Problem to work on: Begin at the first line and end at the line containing "shape.tube(path, width, 6, SEAM_TONE)". Extract exactly those lines.
* Begin *
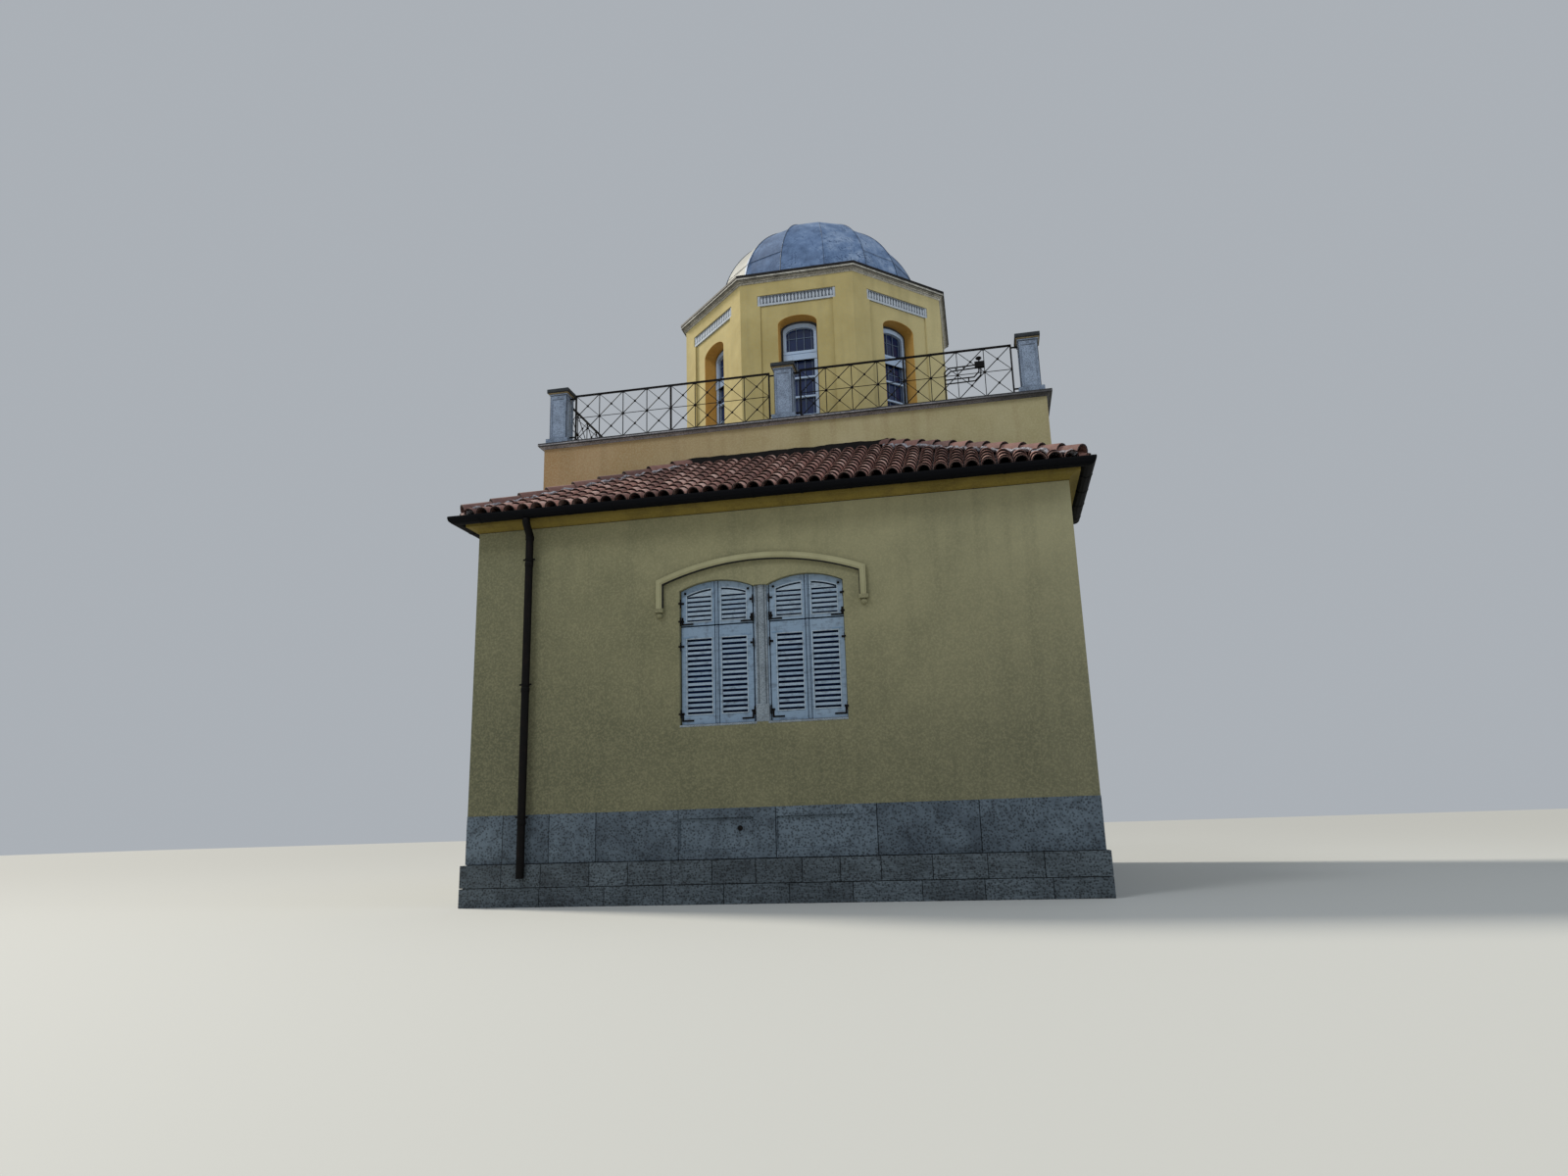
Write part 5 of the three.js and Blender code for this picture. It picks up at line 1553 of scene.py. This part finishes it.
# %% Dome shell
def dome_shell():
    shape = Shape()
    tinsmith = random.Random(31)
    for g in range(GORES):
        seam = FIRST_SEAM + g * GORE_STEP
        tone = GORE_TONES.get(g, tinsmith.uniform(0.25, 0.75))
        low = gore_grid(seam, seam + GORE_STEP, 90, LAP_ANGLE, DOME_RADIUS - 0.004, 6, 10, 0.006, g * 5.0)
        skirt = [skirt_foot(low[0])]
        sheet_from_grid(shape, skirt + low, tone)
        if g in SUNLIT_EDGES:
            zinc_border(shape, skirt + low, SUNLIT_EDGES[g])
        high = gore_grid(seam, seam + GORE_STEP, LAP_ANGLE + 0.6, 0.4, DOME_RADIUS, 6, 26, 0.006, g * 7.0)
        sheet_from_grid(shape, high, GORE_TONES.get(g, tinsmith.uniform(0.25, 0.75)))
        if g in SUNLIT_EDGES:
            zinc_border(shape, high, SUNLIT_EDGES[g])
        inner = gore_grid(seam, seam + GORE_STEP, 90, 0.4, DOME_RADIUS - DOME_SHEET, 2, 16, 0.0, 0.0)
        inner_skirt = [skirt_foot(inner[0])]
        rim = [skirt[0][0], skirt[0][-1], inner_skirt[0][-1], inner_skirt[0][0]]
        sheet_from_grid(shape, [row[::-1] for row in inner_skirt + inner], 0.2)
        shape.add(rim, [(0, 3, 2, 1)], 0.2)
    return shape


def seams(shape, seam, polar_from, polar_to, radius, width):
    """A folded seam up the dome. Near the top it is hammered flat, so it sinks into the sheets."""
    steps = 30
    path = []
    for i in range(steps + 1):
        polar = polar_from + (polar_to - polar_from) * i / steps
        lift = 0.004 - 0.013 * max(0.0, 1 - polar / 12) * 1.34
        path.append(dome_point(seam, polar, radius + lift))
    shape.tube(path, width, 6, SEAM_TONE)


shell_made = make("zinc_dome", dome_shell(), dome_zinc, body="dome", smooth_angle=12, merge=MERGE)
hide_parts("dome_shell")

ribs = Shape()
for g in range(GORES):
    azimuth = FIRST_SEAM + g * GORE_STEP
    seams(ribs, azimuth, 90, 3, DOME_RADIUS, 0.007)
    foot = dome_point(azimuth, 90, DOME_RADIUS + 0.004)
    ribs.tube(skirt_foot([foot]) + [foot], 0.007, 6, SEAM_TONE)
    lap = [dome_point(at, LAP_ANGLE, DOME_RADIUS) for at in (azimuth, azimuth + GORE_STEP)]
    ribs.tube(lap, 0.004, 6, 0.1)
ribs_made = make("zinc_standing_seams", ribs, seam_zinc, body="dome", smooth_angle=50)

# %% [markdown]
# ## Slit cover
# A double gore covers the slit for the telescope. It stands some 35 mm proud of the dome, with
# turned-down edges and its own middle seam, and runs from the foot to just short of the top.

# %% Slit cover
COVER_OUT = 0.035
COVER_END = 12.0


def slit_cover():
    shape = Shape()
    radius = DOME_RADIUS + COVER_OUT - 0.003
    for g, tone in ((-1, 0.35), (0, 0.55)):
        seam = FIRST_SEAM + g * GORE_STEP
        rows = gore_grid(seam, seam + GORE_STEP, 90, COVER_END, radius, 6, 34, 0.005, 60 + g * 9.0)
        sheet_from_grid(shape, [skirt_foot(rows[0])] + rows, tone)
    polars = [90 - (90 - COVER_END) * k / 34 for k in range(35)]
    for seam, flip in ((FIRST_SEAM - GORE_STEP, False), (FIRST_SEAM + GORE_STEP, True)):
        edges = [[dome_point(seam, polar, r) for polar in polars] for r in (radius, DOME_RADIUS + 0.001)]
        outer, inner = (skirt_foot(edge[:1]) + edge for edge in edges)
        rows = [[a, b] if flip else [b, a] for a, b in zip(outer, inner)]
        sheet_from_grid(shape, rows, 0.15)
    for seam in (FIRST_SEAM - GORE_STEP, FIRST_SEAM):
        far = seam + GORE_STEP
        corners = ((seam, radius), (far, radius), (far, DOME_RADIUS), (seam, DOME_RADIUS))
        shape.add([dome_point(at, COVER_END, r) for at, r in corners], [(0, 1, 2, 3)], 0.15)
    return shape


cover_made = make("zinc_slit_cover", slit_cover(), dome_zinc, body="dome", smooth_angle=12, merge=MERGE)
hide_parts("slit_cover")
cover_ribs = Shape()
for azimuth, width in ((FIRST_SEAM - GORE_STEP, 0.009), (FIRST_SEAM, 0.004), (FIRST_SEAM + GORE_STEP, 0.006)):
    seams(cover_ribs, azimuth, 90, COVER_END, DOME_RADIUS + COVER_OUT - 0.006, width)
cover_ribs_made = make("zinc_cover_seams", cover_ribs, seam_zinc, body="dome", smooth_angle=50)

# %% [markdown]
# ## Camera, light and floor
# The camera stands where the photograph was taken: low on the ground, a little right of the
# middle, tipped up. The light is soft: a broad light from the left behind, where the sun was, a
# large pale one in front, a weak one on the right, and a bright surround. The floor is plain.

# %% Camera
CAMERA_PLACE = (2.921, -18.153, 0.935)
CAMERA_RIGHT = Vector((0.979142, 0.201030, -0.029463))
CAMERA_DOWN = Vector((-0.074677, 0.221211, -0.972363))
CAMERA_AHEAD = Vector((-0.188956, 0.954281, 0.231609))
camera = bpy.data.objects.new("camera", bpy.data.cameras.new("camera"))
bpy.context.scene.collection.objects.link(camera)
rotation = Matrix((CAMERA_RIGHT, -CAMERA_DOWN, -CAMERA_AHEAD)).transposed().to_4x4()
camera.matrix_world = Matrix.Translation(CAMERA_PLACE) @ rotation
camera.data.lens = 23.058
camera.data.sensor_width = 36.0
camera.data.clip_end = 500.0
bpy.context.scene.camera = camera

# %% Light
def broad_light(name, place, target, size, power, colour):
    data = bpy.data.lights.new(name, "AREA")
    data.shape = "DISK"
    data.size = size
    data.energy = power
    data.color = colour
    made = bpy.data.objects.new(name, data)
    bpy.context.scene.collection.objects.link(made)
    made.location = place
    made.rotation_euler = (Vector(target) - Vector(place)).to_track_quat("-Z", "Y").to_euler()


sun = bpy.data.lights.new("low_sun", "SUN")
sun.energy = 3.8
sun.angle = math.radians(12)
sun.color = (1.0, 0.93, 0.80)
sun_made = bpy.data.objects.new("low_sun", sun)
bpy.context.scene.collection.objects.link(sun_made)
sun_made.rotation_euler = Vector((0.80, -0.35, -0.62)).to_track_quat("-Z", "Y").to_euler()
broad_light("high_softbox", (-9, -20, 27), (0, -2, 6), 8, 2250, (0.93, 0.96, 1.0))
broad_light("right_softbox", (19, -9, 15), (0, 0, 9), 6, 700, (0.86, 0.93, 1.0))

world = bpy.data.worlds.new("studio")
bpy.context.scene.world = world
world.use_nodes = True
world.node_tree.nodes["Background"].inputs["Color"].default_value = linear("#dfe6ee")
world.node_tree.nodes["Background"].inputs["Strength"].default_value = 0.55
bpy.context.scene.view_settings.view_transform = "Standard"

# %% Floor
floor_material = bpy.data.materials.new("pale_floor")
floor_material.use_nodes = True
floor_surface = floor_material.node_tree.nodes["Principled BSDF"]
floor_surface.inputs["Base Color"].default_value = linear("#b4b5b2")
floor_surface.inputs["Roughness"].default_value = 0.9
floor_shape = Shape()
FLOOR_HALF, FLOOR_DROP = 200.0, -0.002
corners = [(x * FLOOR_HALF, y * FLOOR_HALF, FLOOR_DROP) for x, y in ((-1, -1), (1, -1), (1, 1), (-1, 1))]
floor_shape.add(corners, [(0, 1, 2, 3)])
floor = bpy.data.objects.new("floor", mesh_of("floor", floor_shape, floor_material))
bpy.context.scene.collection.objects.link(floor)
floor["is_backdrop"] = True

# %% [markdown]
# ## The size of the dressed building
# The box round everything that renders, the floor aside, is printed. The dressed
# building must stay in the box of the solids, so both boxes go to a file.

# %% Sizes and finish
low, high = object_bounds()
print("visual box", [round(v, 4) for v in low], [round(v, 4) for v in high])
* End *
Response:
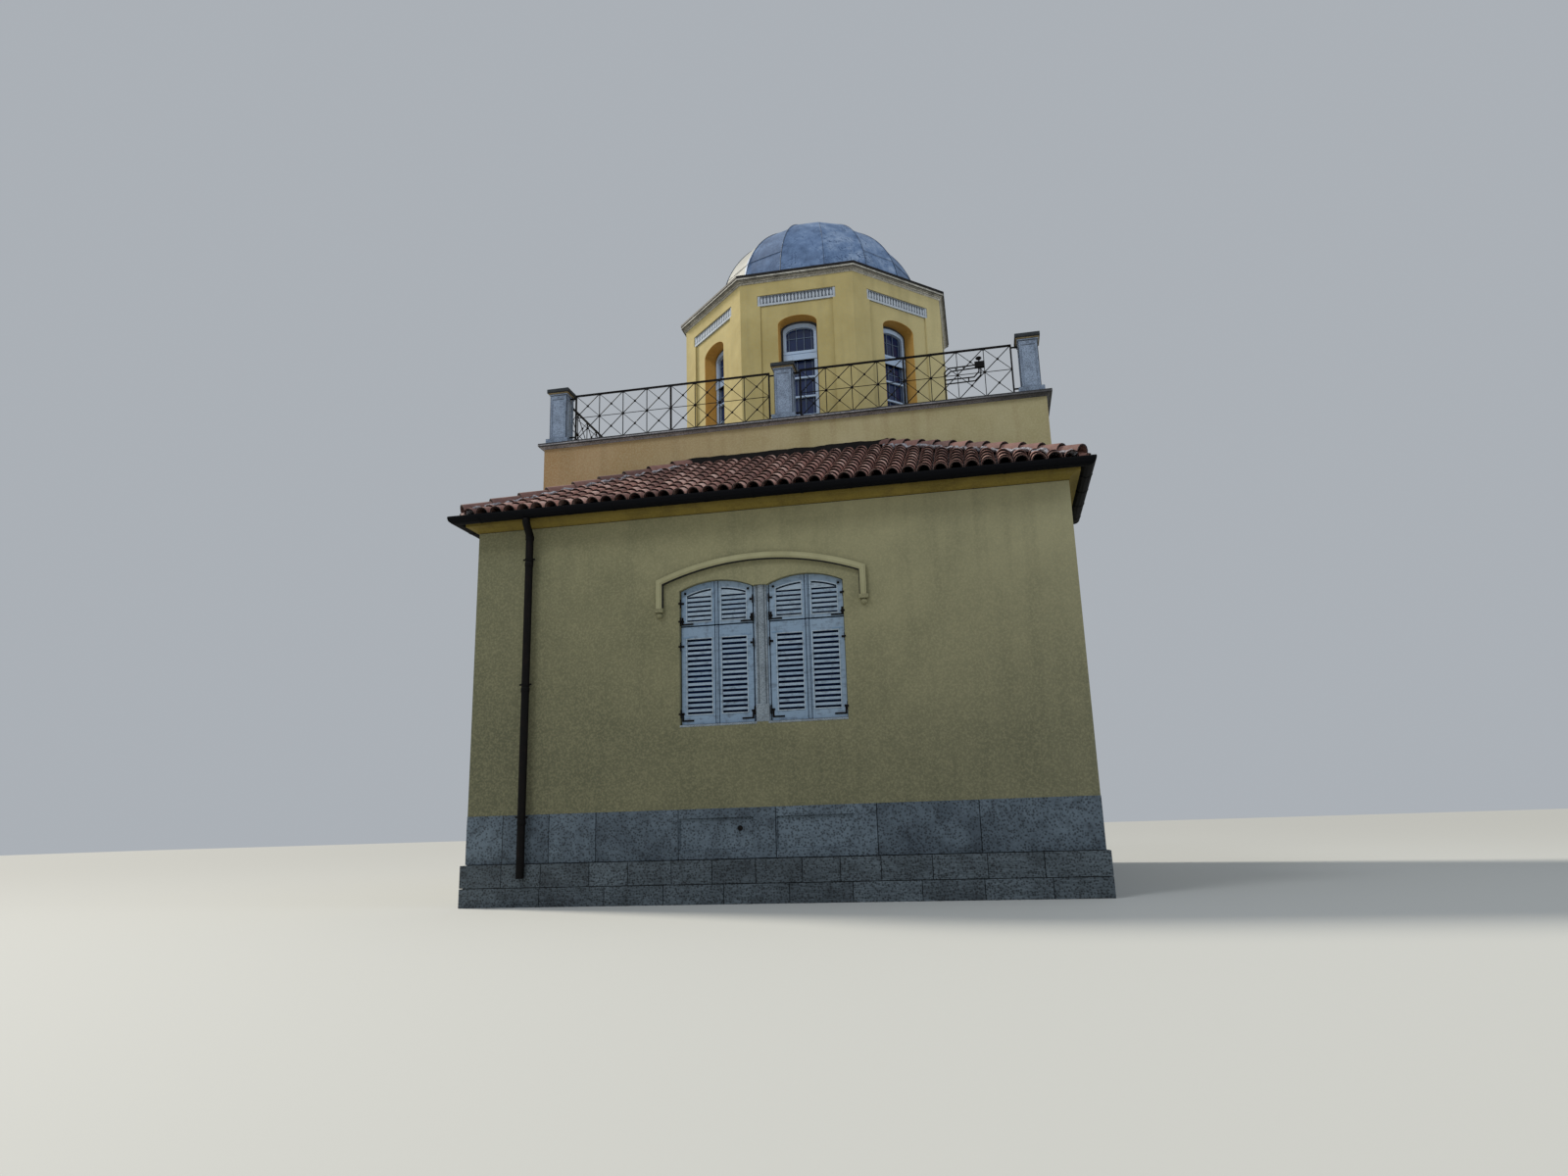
Write part 5 of the three.js and Blender code for this picture. It picks up at line 1553 of scene.py. This part finishes it.
# %% Dome shell
def dome_shell():
    shape = Shape()
    tinsmith = random.Random(31)
    for g in range(GORES):
        seam = FIRST_SEAM + g * GORE_STEP
        tone = GORE_TONES.get(g, tinsmith.uniform(0.25, 0.75))
        low = gore_grid(seam, seam + GORE_STEP, 90, LAP_ANGLE, DOME_RADIUS - 0.004, 6, 10, 0.006, g * 5.0)
        skirt = [skirt_foot(low[0])]
        sheet_from_grid(shape, skirt + low, tone)
        if g in SUNLIT_EDGES:
            zinc_border(shape, skirt + low, SUNLIT_EDGES[g])
        high = gore_grid(seam, seam + GORE_STEP, LAP_ANGLE + 0.6, 0.4, DOME_RADIUS, 6, 26, 0.006, g * 7.0)
        sheet_from_grid(shape, high, GORE_TONES.get(g, tinsmith.uniform(0.25, 0.75)))
        if g in SUNLIT_EDGES:
            zinc_border(shape, high, SUNLIT_EDGES[g])
        inner = gore_grid(seam, seam + GORE_STEP, 90, 0.4, DOME_RADIUS - DOME_SHEET, 2, 16, 0.0, 0.0)
        inner_skirt = [skirt_foot(inner[0])]
        rim = [skirt[0][0], skirt[0][-1], inner_skirt[0][-1], inner_skirt[0][0]]
        sheet_from_grid(shape, [row[::-1] for row in inner_skirt + inner], 0.2)
        shape.add(rim, [(0, 3, 2, 1)], 0.2)
    return shape


def seams(shape, seam, polar_from, polar_to, radius, width):
    """A folded seam up the dome. Near the top it is hammered flat, so it sinks into the sheets."""
    steps = 30
    path = []
    for i in range(steps + 1):
        polar = polar_from + (polar_to - polar_from) * i / steps
        lift = 0.004 - 0.013 * max(0.0, 1 - polar / 12) * 1.34
        path.append(dome_point(seam, polar, radius + lift))
    shape.tube(path, width, 6, SEAM_TONE)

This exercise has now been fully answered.